YOUR OBJECTIVE
Please give the listing again, word for word, with nothing left out.

DATA SHOWN
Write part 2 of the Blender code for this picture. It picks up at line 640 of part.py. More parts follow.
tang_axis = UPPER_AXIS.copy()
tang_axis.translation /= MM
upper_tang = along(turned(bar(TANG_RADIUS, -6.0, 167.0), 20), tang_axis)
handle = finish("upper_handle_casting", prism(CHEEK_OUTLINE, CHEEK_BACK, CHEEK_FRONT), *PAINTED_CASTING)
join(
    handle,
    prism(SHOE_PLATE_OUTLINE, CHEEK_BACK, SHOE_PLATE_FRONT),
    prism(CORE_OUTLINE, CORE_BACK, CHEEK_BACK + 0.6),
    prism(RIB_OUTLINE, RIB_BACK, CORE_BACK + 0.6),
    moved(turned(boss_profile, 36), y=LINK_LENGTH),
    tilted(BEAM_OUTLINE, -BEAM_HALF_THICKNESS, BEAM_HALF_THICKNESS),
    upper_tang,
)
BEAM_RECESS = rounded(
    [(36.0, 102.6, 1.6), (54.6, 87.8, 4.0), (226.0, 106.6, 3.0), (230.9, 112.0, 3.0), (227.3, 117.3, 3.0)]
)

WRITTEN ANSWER
Write part 2 of the Blender code for this picture. It picks up at line 640 of part.py. More parts follow.
tang_axis = UPPER_AXIS.copy()
tang_axis.translation /= MM
upper_tang = along(turned(bar(TANG_RADIUS, -6.0, 167.0), 20), tang_axis)
handle = finish("upper_handle_casting", prism(CHEEK_OUTLINE, CHEEK_BACK, CHEEK_FRONT), *PAINTED_CASTING)
join(
    handle,
    prism(SHOE_PLATE_OUTLINE, CHEEK_BACK, SHOE_PLATE_FRONT),
    prism(CORE_OUTLINE, CORE_BACK, CHEEK_BACK + 0.6),
    prism(RIB_OUTLINE, RIB_BACK, CORE_BACK + 0.6),
    moved(turned(boss_profile, 36), y=LINK_LENGTH),
    tilted(BEAM_OUTLINE, -BEAM_HALF_THICKNESS, BEAM_HALF_THICKNESS),
    upper_tang,
)
BEAM_RECESS = rounded(
    [(36.0, 102.6, 1.6), (54.6, 87.8, 4.0), (226.0, 106.6, 3.0), (230.9, 112.0, 3.0), (227.3, 117.3, 3.0)]
)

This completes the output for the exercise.